Tell me about your marketing strategy.

When we started out, my first focus was the U.S. When you live in Sweden, you have a lot of Swedish artists who are happy being big in Sweden. Sweden is a small country and you can count on one hand the artists that broke internationally. The U.S. is the place where you go to make it. If you make it there, then you make it everywhere …

You guys are one of the few who play for more than one nightlife group in town – Wynn, Tao Group and Angel Management Group. How did you swing that?

It’s political, but I use creative negotiation and relationships to do the best for my artists, even if it’s not conventional. I don’t know how long it’s going to last, but so far everyone’s been happy even though it may not be ideal as everyone wants Avicii for themselves. We have no residencies anywhere except for Ibiza and there it’s because it’s the culture of the island and it’s our residency—every week, one place you own.

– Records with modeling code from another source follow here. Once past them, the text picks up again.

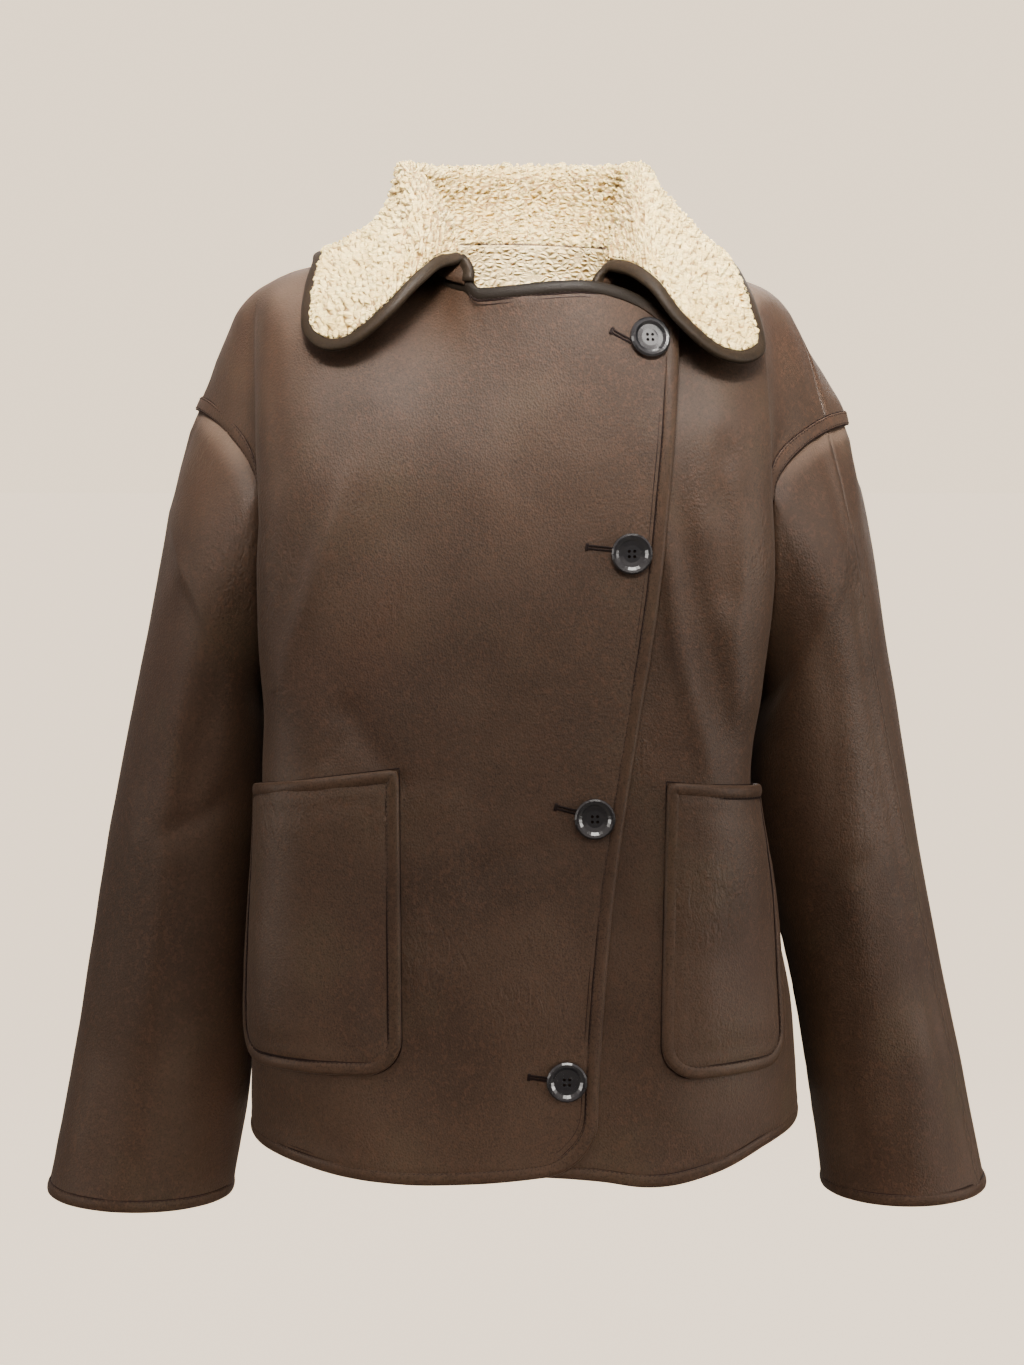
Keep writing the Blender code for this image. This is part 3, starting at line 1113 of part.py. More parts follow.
def build():
    for old in list(bpy.data.objects):
        bpy.data.objects.remove(old, do_unlink=True)
    home = collection_for(JACKET)
    helpers = collection_for("cutters")
    suede = material("suede", SUEDE, roughness=0.62)
    edge = material("suede_binding", SUEDE_EDGE, roughness=0.60)
    pile = material("sherpa_pile", PILE, roughness=0.95)
    horn = material("black_horn", BLACK_HORN, roughness=0.22)
    build_cloth(suede, home)
    build_bands(edge, home)
    build_hem_bindings(edge, home)
    build_cuffs(edge, home)
    build_collar(pile, edge, home)
    build_pockets(suede, edge, home)
    build_buttons(horn, home, helpers)


build()
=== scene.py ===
"""The looks of a sherpa lined jacket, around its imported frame: suede-like cloth with folds, seams and a fine
grain, bound and stitched edges, a curly pile on the collar and lining, horn buttons and worked buttonholes.
"""

import json
import math

import bpy
import numpy as np
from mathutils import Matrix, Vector

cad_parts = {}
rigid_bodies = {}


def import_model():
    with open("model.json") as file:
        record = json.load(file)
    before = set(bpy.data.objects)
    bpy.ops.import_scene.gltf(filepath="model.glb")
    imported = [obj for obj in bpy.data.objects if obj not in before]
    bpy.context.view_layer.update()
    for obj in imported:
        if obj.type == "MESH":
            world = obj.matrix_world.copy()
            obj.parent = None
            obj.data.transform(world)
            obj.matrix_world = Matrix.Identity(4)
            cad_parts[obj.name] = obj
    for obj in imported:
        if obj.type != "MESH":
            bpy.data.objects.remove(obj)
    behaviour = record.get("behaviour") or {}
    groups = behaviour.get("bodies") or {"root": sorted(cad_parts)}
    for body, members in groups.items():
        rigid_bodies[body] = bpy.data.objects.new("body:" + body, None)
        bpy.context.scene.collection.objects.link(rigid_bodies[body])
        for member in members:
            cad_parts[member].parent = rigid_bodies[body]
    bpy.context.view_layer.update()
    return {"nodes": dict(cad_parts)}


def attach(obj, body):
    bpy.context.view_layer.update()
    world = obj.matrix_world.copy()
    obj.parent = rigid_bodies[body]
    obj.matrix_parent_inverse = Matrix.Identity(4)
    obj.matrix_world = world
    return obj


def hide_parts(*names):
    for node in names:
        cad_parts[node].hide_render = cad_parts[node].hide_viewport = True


for old in list(bpy.data.objects):
    bpy.data.objects.remove(old, do_unlink=True)
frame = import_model()

# ---------------------------------------------------------------- sizes of the jacket's form
WALL = 0.003  # bonded cloth, suede side and pressed pile side
COLLAR_WALL = 0.005
BIND_WIDTH = 0.009
BIND_THICK = 0.0052
BAND_WIDTH = 0.0095
BAND_THICK = 0.0018
BAND_LIFT = 0.0012
BAND_FROM_SEAM = 0.0008
OVERLAP_LIFT = 0.0055  # the right front lies this far outside the left one
CROWN = 0.06  # the front and back draw in by this share towards the sides
UNDERARM_Z = -0.290
CHEST_Z = -0.152
FRONT_CORNER_RADIUS = 0.033
POCKET_CORNER_RADIUS = 0.025
COLLAR_CORNER_RADIUS = 0.020
POCKET_LIFT = 0.0024  # the pocket's wall stands this far off the front

# ---------------------------------------------------------------- tables
# The body's cross-sections, from the hem up to the chest. "right_half" is the wearer's right (-X).
SECTION_COLUMNS = (
    "z", "right_half", "left_half", "front", "back", "right_front_corner", "left_front_corner", "back_corner",
)
SECTIONS = (
    (-0.640, 0.1990, 0.2025, 0.130, 0.122, 0.112, 0.116, 0.080),
    (-0.606, 0.1985, 0.2015, 0.131, 0.120, 0.104, 0.112, 0.075),
    (-0.560, 0.1955, 0.1990, 0.131, 0.117, 0.070, 0.106, 0.066),
    (-0.515, 0.1936, 0.1940, 0.131, 0.115, 0.050, 0.094, 0.058),
    (-0.490, 0.1922, 0.1885, 0.131, 0.114, 0.046, 0.084, 0.054),
    (-0.450, 0.1898, 0.1785, 0.130, 0.112, 0.044, 0.066, 0.052),
    (-0.400, 0.1865, 0.1675, 0.129, 0.110, 0.044, 0.050, 0.051),
    (-0.355, 0.1850, 0.1620, 0.128, 0.108, 0.044, 0.044, 0.050),
    (-0.290, 0.1850, 0.1690, 0.128, 0.108, 0.044, 0.042, 0.048),
    (-0.225, 0.1852, 0.1765, 0.130, 0.110, 0.044, 0.042, 0.046),
    (-0.152, 0.1852, 0.1765, 0.131, 0.112, 0.044, 0.042, 0.046),
)

# The free edge of the upper front, from below the hem up to the neckline: z and x.
FREE_EDGE = (
    (-0.700, 0.0480),
    (-0.600, 0.0515),
    (-0.556, 0.0531),
    (-0.503, 0.0565),
    (-0.434, 0.0626),
    (-0.364, 0.0721),
    (-0.295, 0.0829),
    (-0.253, 0.0896),
    (-0.198, 0.0965),
    (-0.157, 0.1002),
    (-0.116, 0.1038),
    (-0.061, 0.1069),
    (-0.037, 0.1080),
)
UNDERLAP = 0.058  # the left front runs this far under the right one

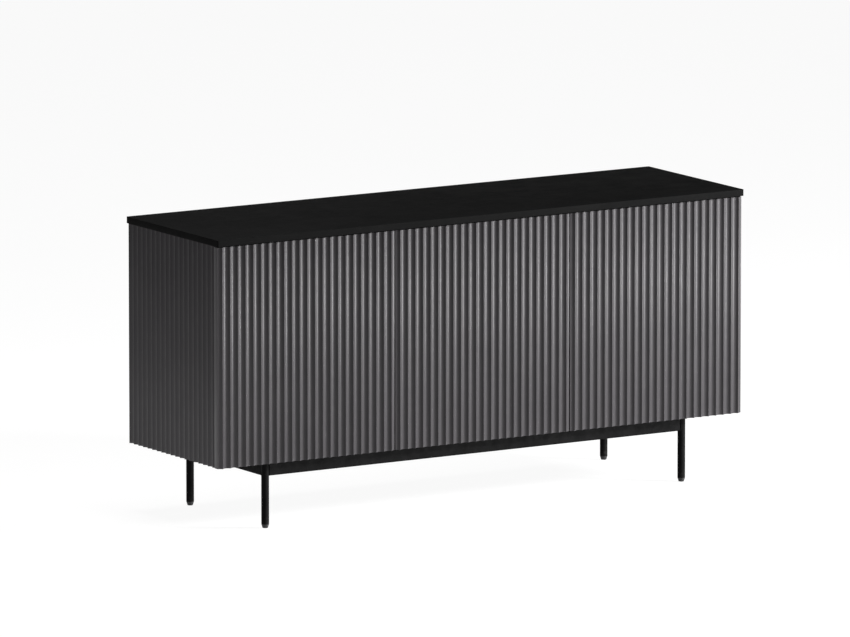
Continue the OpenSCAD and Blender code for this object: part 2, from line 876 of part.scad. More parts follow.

Avicii is getting a lot of buzz about his new production show. What makes it so special?

It’s a tour we’ve been working on for over a year. We’ve been offered all this money to play, and Tim would DJ, but nothing else. It’s not performing. Obviously he can take the crowd on a journey for two hours, and it takes skill to make sets unique, but we need to offer something back to fans. We took direction from rock concerts, arena productions and pop stars like Kanye and Jay-Z. We made it a real show, and asked what we can do to bring it to another level like nothing anyone has seen. I came up with the concept of this head[-shaped DJ booth] element, where Tim moves into the crowd. He’s elevated, and the energy offers something unique. The technical experience is groundbreaking, and we’re excited to take it to as many places around world as possible.

So it’s kind of like a suped-up version of the Deadmau5 cube?

I didn’t look at anyone else. We looked at the rock and pop scene and drew inspiration. [Deadmau5] had a gimmick with the mouse head from Day 1, and his show is an extension from what he already had. Nobody has spent the time or money we have.

Tim is not your only artist. Can you talk a bit about Cazzette?

They’re my only other project, and a duo. Their productions are very different, and it’s the same thing I saw in Tim. They’re young guys, inexperienced, and when I found them I immediately wanted to create. Tim’s my first baby and I’m never going let that go, but now it’s time to take on a new project and create a brand with a lot of interesting sounds. They still haven’t released a single track, but have played main stages at Ultra, EDC and Creamfields. Tim didn’t get to do this till his third year, and they got this in their first six months of their existence!

What’s with all the recent criticism by some about DJs as “button pushers”?

They don’t know what they are talking about. Don’t they push fucking buttons? What else are you going to push? I take pride that my artists never play pre-recorded sets; they read the crowd and take them on a journey then and there. They do not press play and stand there for two hours. They interact. I don’t see the criticism. It’s like saying pianists are key pushers.